Systematic errors in strong gravitational lensing reconstructions, a numerical simulation perspective (1911.02581v2)

Abstract: We present the analysis of a sample of twenty-four SLACS-like galaxy-galaxy strong gravitational lens systems with a background source and deflectors from the Illustris-1 simulation. We study the degeneracy between the complex mass distribution of the lenses, substructures, the surface brightness distribution of the sources, and the time delays. Using a novel inference framework based on Approximate Bayesian Computation, we find that for all the considered lens systems, an elliptical and cored power-law mass density distribution provides a good fit to the data. However, the presence of cores in the simulated lenses affects most reconstructions in the form of a Source Position Transformation. The latter leads to a systematic underestimation of the source sizes by 50 per cent on average, and a fractional error in $H_{0}$ of around $25_{-19}^{+37}$ per cent.
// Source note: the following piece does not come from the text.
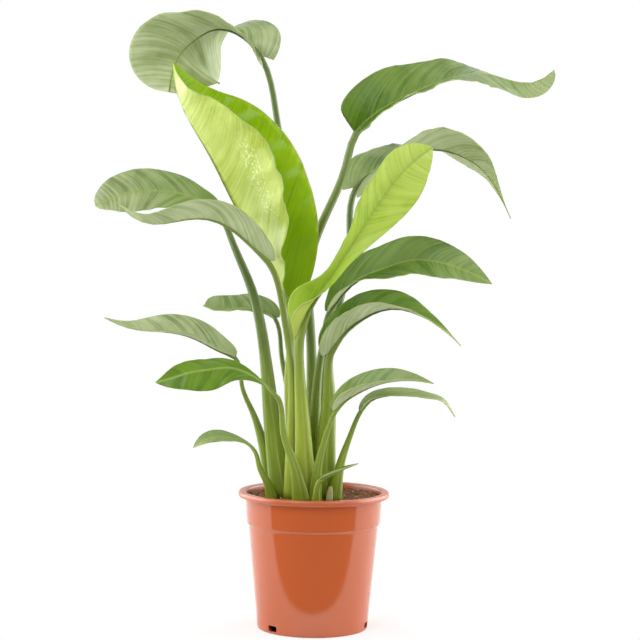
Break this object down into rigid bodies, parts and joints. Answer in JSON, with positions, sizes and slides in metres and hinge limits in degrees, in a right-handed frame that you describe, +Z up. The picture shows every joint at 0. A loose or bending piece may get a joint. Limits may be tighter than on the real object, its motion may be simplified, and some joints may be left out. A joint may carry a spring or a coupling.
{
  "type": "potted bird of paradise plant",
  "caption": "Potted bird of paradise: broad folded leaves on upright stalks that rise from one clump in a round tapered nursery pot.",
  "frame": {"origin": "centre of the pot's flat underside", "axes": "+Z up along the pot's axis, -Y towards the front, +X to the right seen from the front"},
  "size_m": [0.6412, 0.2659, 0.8543],
  "materials": {
    "pot": "glossy terracotta orange, moulded",
    "soil": "matt, coarse brown potting mix of bark and fibre",
    "leaf": "waxy semi-gloss green, paler beneath",
    "young_leaf": "waxy semi-gloss yellow-green",
    "stalk": "smooth satin green",
    "old_sheath": "dry matt straw"
  },
  "bodies": {
    "root": {"pot": "pot", "soil": "soil", "old_sheath": "old_sheath", "stalk_top_left": "stalk", "blade_top_left": "leaf", "stalk_centre": "stalk", "blade_centre": "young_leaf", "stalk_top_right": "stalk", "blade_top_right": "leaf", "stalk_upper_right_back": "stalk", "blade_upper_right_back": "leaf", "stalk_upper_right": "stalk", "blade_upper_right": "young_leaf", "stalk_right": "stalk", "blade_right": "leaf", "stalk_middle_right": "stalk", "blade_middle_right": "leaf", "stalk_lower_right": "stalk", "blade_lower_right": "leaf", "stalk_lowest_right": "stalk", "blade_lowest_right": "leaf", "stalk_upper_left_back": "stalk", "blade_upper_left_back": "leaf", "stalk_upper_left": "stalk", "blade_upper_left": "leaf", "stalk_left_back": "stalk", "blade_left_back": "leaf", "stalk_left": "stalk", "blade_left": "leaf", "stalk_lower_left": "stalk", "blade_lower_left": "leaf", "stalk_lowest_left": "stalk", "blade_lowest_left": "leaf", "stalk_shoot": "stalk", "blade_shoot": "leaf"}
  },
  "joints": []
}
The analysis of a control sample of twenty-four lens systems, for which we have perfect knowledge about the shape of the lensing potential, leads to a fractional error on $H_{0}$ of $12_{-3}^{+6}$ per cent. We find no degeneracy between complexity in the lensing potential and the inferred amount of substructures. We recover an average total projected mass fraction in substructures of $f_{\rm sub}<1.7-2.0\times10^{-3}$ at the 68 per cent confidence level in agreement with zero and the fact that all substructures had been removed from the simulation. Our work highlights the need for higher-resolution simulations to quantify the lensing effect of more realistic galactic potentials better, and that additional observational constraint may be required to break existing degeneracies.